Way too many things have been happening lately, I didn’t have the time as I’d like to write new entries, one of them is the start of a new Job within the next few days 😀 [That’s a valid excuse, isn’t it?]

Anyway, a bit more complex and especially CPU/GPU heavy task is docking and receptor modelling. It depends though on what you think you want to do –

Do you just want to dock the occasional molecule(s), maybe make a nice picture, then you should be fine with a low-spec configuration as described in my post Part 1 of Drug Research @home . If you intend to do high throughput virtual screening of tens or even hundreds of thousands of compounds, you either have to have a lot of patience (in the range of days to weeks) or a lot of money for a cluster [I am not going into the possibility of using cloud-services (yet), though that would probably be an option as well].

The system I will describe is AutoDock, resp. Vina, the simplest and most “open-sourced” docking software, and combine it with other free tools for visualization, respectively preparation.

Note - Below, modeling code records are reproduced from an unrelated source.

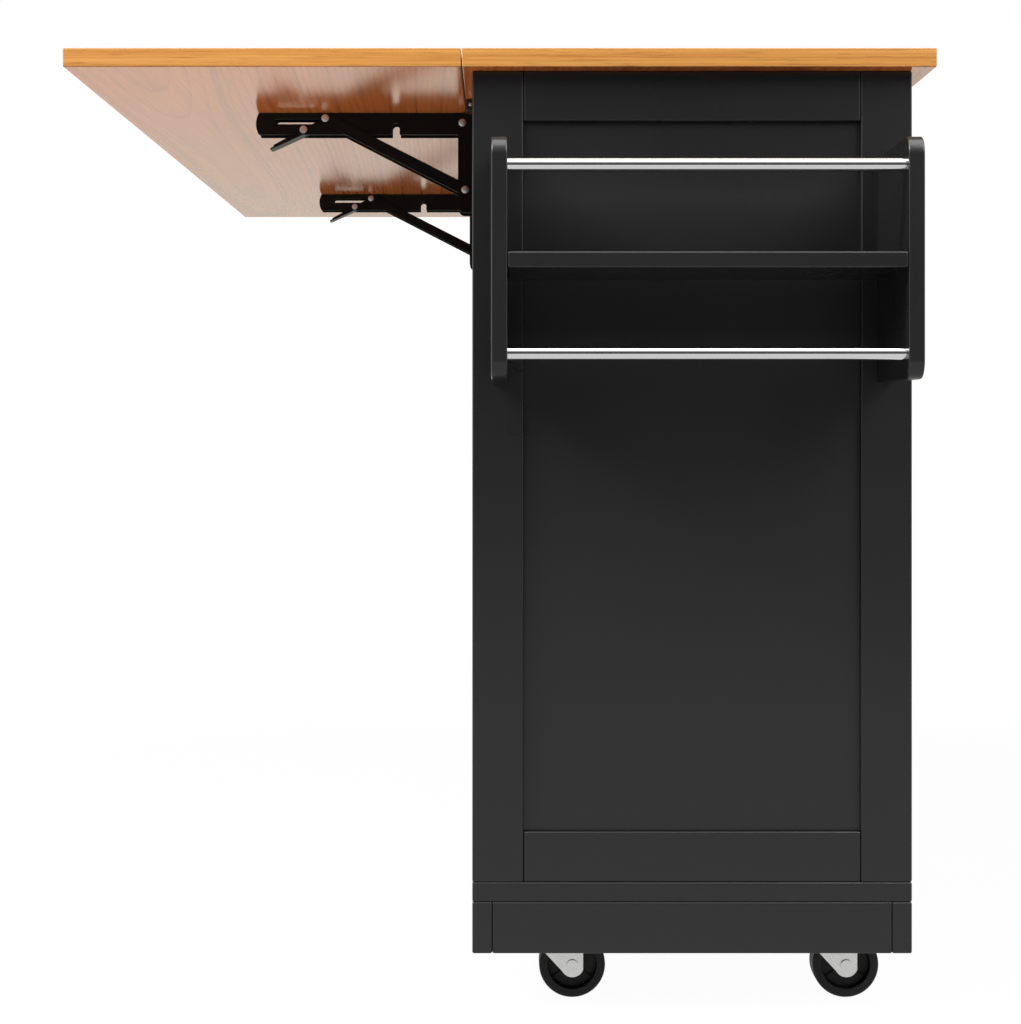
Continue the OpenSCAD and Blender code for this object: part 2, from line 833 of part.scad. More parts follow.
// Lever pins: riveted over on the outside of the support arm
module lever_pins() {
    color([0.8, 0.8, 0.8])
        for (y = bracket_y)
            from_corner(lever_out, lever_drop) {
                pin_y(lever_pin_d, y - arm_w / 2 - rivet_t, arm_w + 2 * rivet_t);
                rivet_heads(y, arm_w);
            }
}

module leaf_board() {
    color([0.85, 0.6, 0.3])
        board([x_leaf, y_top, z_under], [x_seam, y_top + top_length, z_under + top_t]);
}

// Blocks that fix the worktop to the body under its overhang
module top_fixing_blocks() {
    block = [back_overhang - 0.5, fixing_len, fixing_h];
    color([0.12, 0.12, 0.12])
        for (y = [y_top + fixing_inset, y_top + top_length - fixing_inset - block.y])
            board([x_back - block.x, y, z_under - block.z], [x_back, y + block.y, z_under], 0.8);
}

// ---- Casters ----

module caster_blocks() {
    w = block_w;
    color([0.5, 0.42, 0.32])
        for (at = caster_at) {
            sx = at.x < (x_back + x_front) / 2 ? x_back + plinth_t + panel_fit : x_front - plinth_t - panel_fit - w;
            sy = at.y < y_mid ? y_near + plinth_t + panel_fit : y_far - plinth_t - panel_fit - w;
            translate([sx, sy, caster_h])
                cube([w, w, z_bottom - caster_h]);
        }
}

// Square plate with the fixed half of the swivel race and the kingpin
module caster_plates() {
    z_plate = caster_h - plate_t;
    color([0.78, 0.78, 0.78])
        for (at = caster_at)
            translate([at.x, at.y, 0]) {
                translate([-plate_w / 2, -plate_w / 2, z_plate])
                    cube([plate_w, plate_w, plate_t]);
                rotate_extrude()
                    polygon([
                        [0, crown_z - 3], [kingpin_d / 2 + 1, crown_z - 3],
                        [kingpin_d / 2 + 1, crown_z - race_gap], [kingpin_d / 2, crown_z - race_gap],
                        [kingpin_d / 2, z_plate - race_h], [race_d / 2 - 3, z_plate - race_h],
                        [race_d / 2, z_plate], [0, z_plate]
                    ]);
            }
}

// Outline of a leg in X and Z from the swivel axis; the axle is its low end
module fork_leg_outline() {
    axle = [caster_trail, wheel_r];
    half = crown_w / 2;
    difference() {
        union() {
            polygon([
                [-half, crown_z + crown_t], [-half, crown_z - 2], axle + [-26.3, 12],
                axle + [-9.9, -5.6], axle + [leg_front, 0], axle + [leg_front, 20],
                [half, crown_z + crown_t]
            ]);
            intersection() {
                translate(axle)
                    circle(r = leg_r);
                translate(axle - [leg_r, leg_r])
                    square([leg_r + leg_front, 2 * leg_r]);
            }
        }
        translate(axle)
            circle(d = axle_d + 2 * pin_clear);
    }
}

// Swivelling fork: race cup, crown and two legs, with its riveted axle
module caster_fork(i) {
    half = leg_in + fork_t;
    z_race = caster_h - plate_t - race_h - race_gap;
    head_d = 12;
    head_t = 2;
    color([0.82, 0.82, 0.82])
        translate([caster_at[i].x, caster_at[i].y, 0]) {
            difference() {
                union() {
                    translate([-crown_w / 2, -half, crown_z])
                        cube([crown_w, 2 * half, crown_t]);
                    translate([0, 0, crown_z])
                        race_cup(race_d / 2 + 3, caster_h - plate_t - race_gap - crown_z);
                }
                translate([0, 0, crown_z - 1])
                    cylinder(h = race_d, d = kingpin_d + 2 * race_gap);
                translate([0, 0, z_race])
                    cylinder(h = race_d, d = race_d + 2 * race_gap);
            }
            for (y = [-half, leg_in])
                sheet_y(y, fork_t)
                    fork_leg_outline();
            translate([caster_trail, 0, wheel_r]) {
                pin_y(axle_d, -half - head_t, 2 * (half + head_t));
                pin_y(head_d, -half - head_t, head_t);
                pin_y(head_d, half, head_t);
            }
        }
}

// A cup of height h with a bevelled lower edge
module race_cup(r, h) {
    rotate_extrude()
        polygon([[0, 0], [r - 3, 0], [r, 3], [r, h], [0, h]]);
}

// Solid wheel: crowned tread, recessed sides and three broad ribs each side
module caster_wheel(i) {
    half = wheel_w / 2;
    rim = 9;
    hub = 8.5;
    dish = 3.5;
    color([0.13, 0.13, 0.13])
        translate([caster_at[i].x + caster_trail, caster_at[i].y, wheel_r])
            rotate([90, 0, 0])
                difference() {
                    rotate_extrude($fn = 96)
                        polygon([
                            [0, -half], [wheel_r - 2, -half], [wheel_r - 0.6, -half + 0.8],
                            [wheel_r, -half + 3], [wheel_r, half - 3],
                            [wheel_r - 0.6, half - 0.8], [wheel_r - 2, half], [0, half]
                        ]);
                    cylinder(h = 2 * wheel_w, d = axle_d + 2 * pin_clear, center = true);
                    for (side = [-1, 1])
                        translate([0, 0, side > 0 ? half - dish : -half - 1])
                            wheel_dish(wheel_r - rim, hub, dish + 1);
                }
}

// Ring pocket in the side of a wheel, broken by three ribs
module wheel_dish(r_out, r_in, h) {
    rib_w = 11;
    linear_extrude(h)
        difference() {
            circle(r = r_out);
            circle(r = r_in);
            for (a = [30, 150, 270])
                rotate(a)
                    translate([0, -rib_w / 2])
                        square([r_out + 1, rib_w]);
        }
}

worktop();
near_end_frame();
near_end_panel();
far_end_frame();
far_end_panel();
back_frame();
back_panels();
bottom_board();
plinth_long_boards();
plinth_end_boards();
partition();
front_rails();
shelves();
shelf_pins();
door_pivots();
drawer_runners();
top_fixing_blocks();
rack_sides();
rack_shelf();
towel_rails();
wall_arms();
bracket_pins();
caster_blocks();
caster_plates();
leaf_board();
support_arms();
lever_pins();
brace_straps(bracket_y[0]);  // near_brace
brace_straps(bracket_y[1]);  // far_brace
brace_rivets(bracket_y[0]);  // near_brace_rivets
brace_rivets(bracket_y[1]);  // far_brace_rivets
release_lever(bracket_y[0]);  // near_lever
release_lever(bracket_y[1]);  // far_lever
for (i = [0:3]) {
    door_frame(i);
    door_panel(i);
    door_knob(i);
    caster_fork(i);
    caster_wheel(i);
}
for (i = [0:1]) {
    drawer_front(i);
    drawer_box(i);
    drawer_knob(i);
}
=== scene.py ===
"""Drop leaf kitchen island on casters: oak boards, black lacquered cabinet, rack and folding brackets."""
import math

import bmesh
import bpy
from mathutils import Matrix, Vector


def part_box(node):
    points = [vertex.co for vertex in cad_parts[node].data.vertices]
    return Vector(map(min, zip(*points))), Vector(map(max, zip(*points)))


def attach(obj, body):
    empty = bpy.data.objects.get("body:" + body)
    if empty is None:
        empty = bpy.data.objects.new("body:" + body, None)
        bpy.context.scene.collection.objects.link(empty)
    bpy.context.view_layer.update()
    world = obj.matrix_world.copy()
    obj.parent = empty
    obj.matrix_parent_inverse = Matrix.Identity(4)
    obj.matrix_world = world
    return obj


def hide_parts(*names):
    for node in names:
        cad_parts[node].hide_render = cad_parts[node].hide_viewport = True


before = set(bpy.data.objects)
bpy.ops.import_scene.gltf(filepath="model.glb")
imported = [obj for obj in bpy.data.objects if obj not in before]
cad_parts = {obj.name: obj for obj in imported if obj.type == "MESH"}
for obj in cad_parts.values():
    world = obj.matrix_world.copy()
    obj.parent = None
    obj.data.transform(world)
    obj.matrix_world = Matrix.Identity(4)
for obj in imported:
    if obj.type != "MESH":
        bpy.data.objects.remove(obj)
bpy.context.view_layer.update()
X, Y, Z = 0, 1, 2


# ---- Worktop and leaf ----
# Two boards of engineered wood. Both faces carry one sheet of oak veneer each, and an oak
# band is glued round the edges and routed to a small radius. A satin lacquer goes over all.

def add_node(tree, kind, inputs, **settings):
    """A shader node; each input is a number, a colour or the output socket of another node."""
    made = tree.nodes.new("ShaderNode" + kind)
    for setting, value in settings.items():
        setattr(made, setting, value)
    for socket, value in inputs.items():
        if isinstance(value, bpy.types.NodeSocket):
            tree.links.new(value, made.inputs[socket])
        else:
            made.inputs[socket].default_value = value
    return made


def add_ramp(tree, factor, stops):
    """A colour ramp over a factor; stops are (position, colour) pairs."""
    made = add_node(tree, "ValToRGB", {"Fac": factor})
    elements = made.color_ramp.elements
    while len(elements) < len(stops):
        elements.new(1)
    for element, (position, colour) in zip(elements, stops):
        element.position = position
        element.color = (*colour, 1)
    return made.outputs["Color"]


def add_finish(name, **values):
    """A material whose shader sockets hold these values; words_like_this name the sockets."""
    made = bpy.data.materials.new(name)
    made.use_nodes = True
    shader = made.node_tree.nodes["Principled BSDF"]
    for word, value in values.items():
        shader.inputs[word.replace("_", " ")].default_value = value
    return made, made.node_tree, shader


def stretched(tree, scale, rotation=(0, 0, 0), location=(0, 0, 0)):
    """Object coordinates in metres, turned, moved and scaled."""
    place = add_node(tree, "TexCoord", {}).outputs["Object"]
    mapping = {"Vector": place, "Scale": scale, "Rotation": rotation, "Location": location}
    return add_node(tree, "Mapping", mapping).outputs["Vector"]


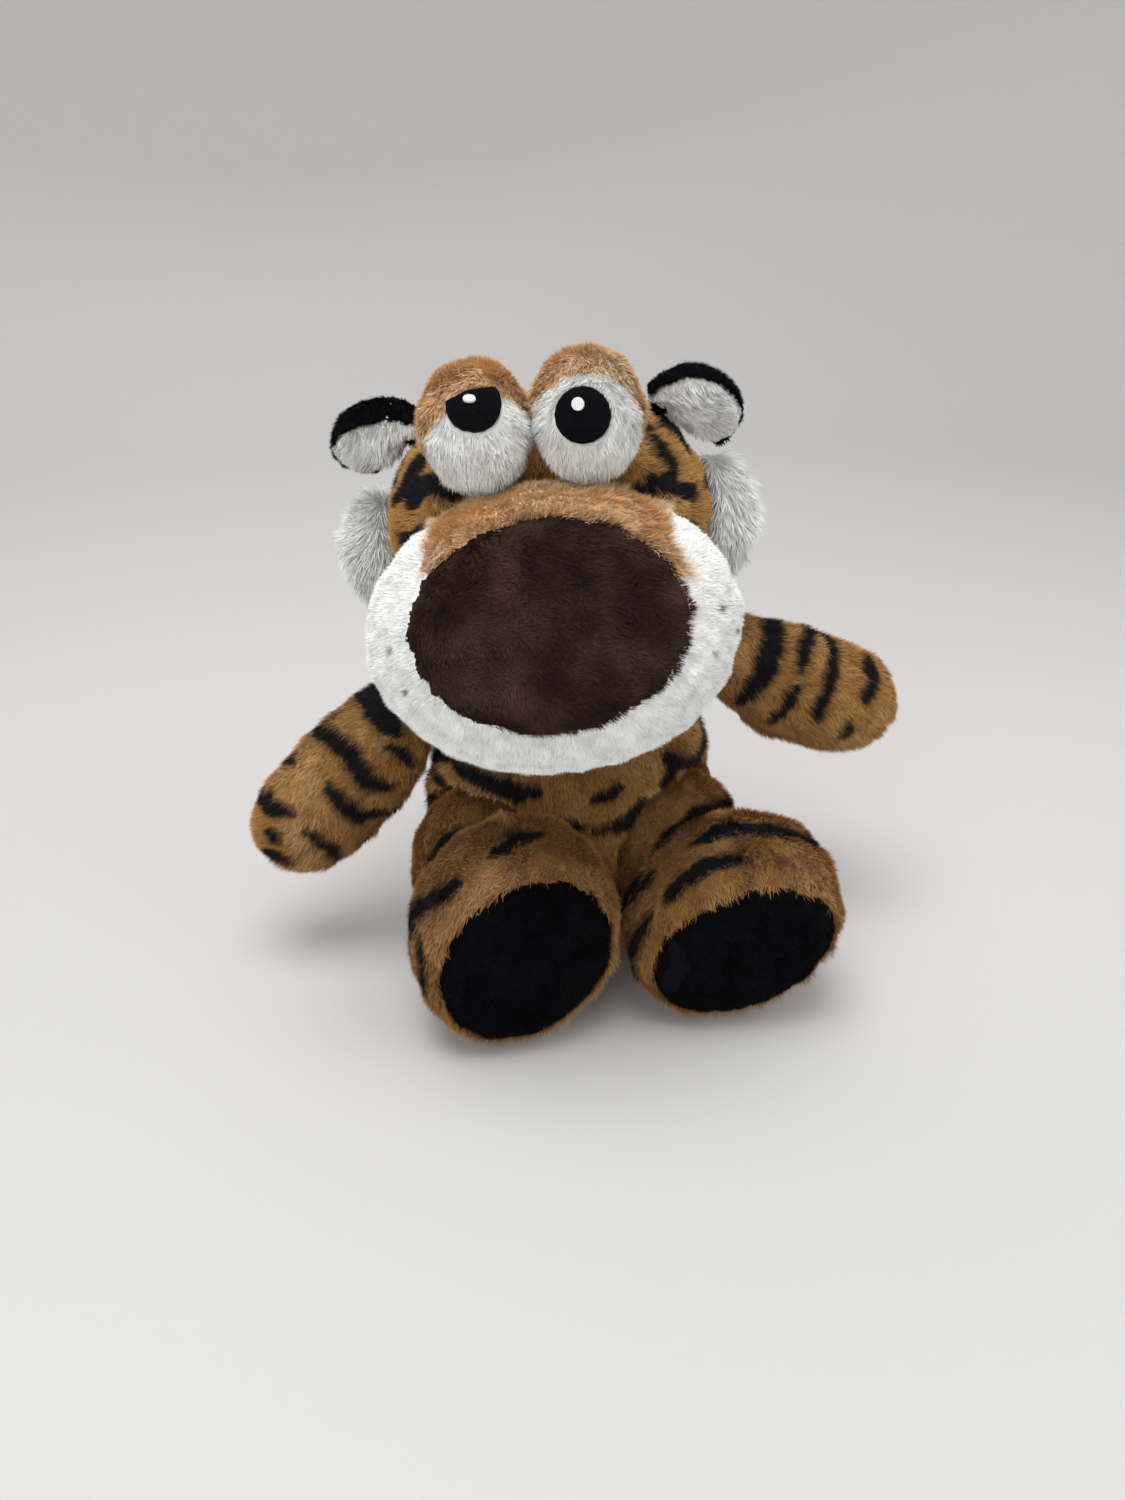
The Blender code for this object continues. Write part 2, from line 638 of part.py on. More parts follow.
def build_ear(side, head):
    """The black back, with its rolled root, and the white lining of a cupped ear."""
    frame = ear_frame(side)
    joint = joint_empty(f"{side}_ear_joint", frame, head)
    half = (EAR_HALF_HEIGHT, EAR_HALF_DEPTH, EAR_HALF_LENGTH)
    form = Form(half, frame @ shift(0, 0, EAR_CENTRE), SMALL)
    turn = EAR_OPEN[side]
    opening = direction(neck_frame(), 0, -math.cos(turn), -math.sin(turn))
    axis = direction(frame, 0, -SIDES[side], 0)
    inside = EAR_BACK_CLOTH + SEAM_GAP
    layers = (
        (f"{side}_ear_back", "black_plush", 0.0, -EAR_BACK_CLOTH),
        (f"{side}_ear_lining", "white_plush", -inside, -inside - EAR_LINING_CLOTH),
    )
    for name, cloth, outer, inner in layers:
        layer = cut(form.solid(outer), form.solid(inner))
        cut(layer, half_space(form.frame.translation, opening))
        cut(layer, *swung(lambda: head_form().solid(SEAM_GAP), frame.translation, axis, (0, *EAR_SWING)))
        if outer == 0.0:
            union(layer, ear_roll(side))
        else:
            cut(layer, ear_roll(side, SEAM_GAP))
        finish_part(layer, name, cloth, joint)


def build_ruff(side, head):
    """The tuft of long white fur along the cheek."""
    half = (RUFF_HALF_WIDTH, RUFF_HALF_DEPTH, RUFF_HALF_HEIGHT)
    place = neck_frame() @ shift(SIDES[side] * RUFF_ASIDE[side], RUFF_BACK, RUFF_RISE[side])
    ruff = Form(half, place, SMALL).solid()
    cut(ruff, head_form().solid(SEAM_GAP), muzzle_form().solid(SEAM_GAP))
    finish_part(ruff, f"{side}_cheek_ruff", "white_long_fur", head)


def make_materials():
    """One Principled material for each cloth."""
    for name, (colour, roughness) in CLOTHS.items():
        material = bpy.data.materials.new(name)
        material.use_nodes = True
        shader = material.node_tree.nodes["Principled BSDF"]
        shader.inputs["Base Color"].default_value = (*colour, 1)
        shader.inputs["Roughness"].default_value = roughness
        shader.inputs["Metallic"].default_value = 0


def main():
    """Clears the scene and builds the toy, body by body."""
    for obj in list(bpy.data.objects):
        bpy.data.objects.remove(obj)
    for name in ("plush_tiger", "cutters"):
        bpy.context.scene.collection.children.link(bpy.data.collections.new(name))
    make_materials()
    root = joint_empty("torso_base", torso_frame())
    build_torso(root)
    for side in SIDES:
        build_arm(side, root)
        build_leg(side, root)
    build_tail(root)
    head = joint_empty("head_nod_joint", neck_frame(), build_neck_wad(root))
    build_head(head)
    build_muzzle(head)
    for side in SIDES:
        build_eye(side, head)
        build_ear(side, head)
        build_ruff(side, head)
    bpy.data.collections.remove(bpy.data.collections["cutters"])


main()
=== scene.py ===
"""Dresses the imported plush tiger: stuffed covers, their pile, the embroidery and the photo studio.

Sizes are in metres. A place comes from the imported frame, or from a pixel of the photograph that is cast
onto the form that carries it. Along X the toy's own left is positive, and it looks towards -Y.
"""

import json
import logging
import math
from dataclasses import dataclass, field
from enum import Enum

import bmesh
import bpy
import numpy as np
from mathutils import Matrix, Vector
from mathutils.bvhtree import BVHTree


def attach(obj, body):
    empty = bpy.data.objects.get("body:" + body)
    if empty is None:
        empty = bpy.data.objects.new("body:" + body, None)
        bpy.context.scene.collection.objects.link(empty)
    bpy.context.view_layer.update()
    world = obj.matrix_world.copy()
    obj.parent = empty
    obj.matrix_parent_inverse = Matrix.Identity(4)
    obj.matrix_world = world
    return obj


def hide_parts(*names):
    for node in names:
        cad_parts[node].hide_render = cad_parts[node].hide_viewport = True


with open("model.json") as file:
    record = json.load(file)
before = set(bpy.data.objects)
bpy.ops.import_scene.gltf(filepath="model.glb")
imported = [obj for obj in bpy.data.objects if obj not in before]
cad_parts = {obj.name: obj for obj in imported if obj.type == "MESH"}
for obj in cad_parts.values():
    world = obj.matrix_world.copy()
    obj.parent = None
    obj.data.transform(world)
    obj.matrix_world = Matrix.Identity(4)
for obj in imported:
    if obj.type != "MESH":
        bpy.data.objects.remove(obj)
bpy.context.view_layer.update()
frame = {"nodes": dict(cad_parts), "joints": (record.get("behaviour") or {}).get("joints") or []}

LOG = logging.getLogger("plush_tiger")
Colour = tuple[float, float, float]
Pixel = tuple[float, float]
Socket = bpy.types.NodeSocket

SIDES = {"right": -1.0, "left": 1.0}
FLOOR_CLEAR = 0.0001
# the stuffing simulation
SIM_FRAMES = 20
PRESSURE = 4
PIN_REACH = 0.003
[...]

As time/computational reference: Docking a single molecule with Vina on an average modern i7 system takes ca 20-30 seconds. That’s ok for several hundreds at once. While I previously had access to Xeon based Linux Cluster, I screened 80k compounds on 12 CPUs in 10 or so days…. (well, it was a queue system shared with other users, though the way the system was set up it was more or less constantly calculation,).

Now, using Vina isn’t new and there are descriptions out there, but few deal (if at all) with automation. Furthermore, you have to pick bits and pieces from different places and combine them, which isn’t as obvious as one might think if you aren’t an expert (well, at least I don’t consider myself one in this particular field).

Until soon!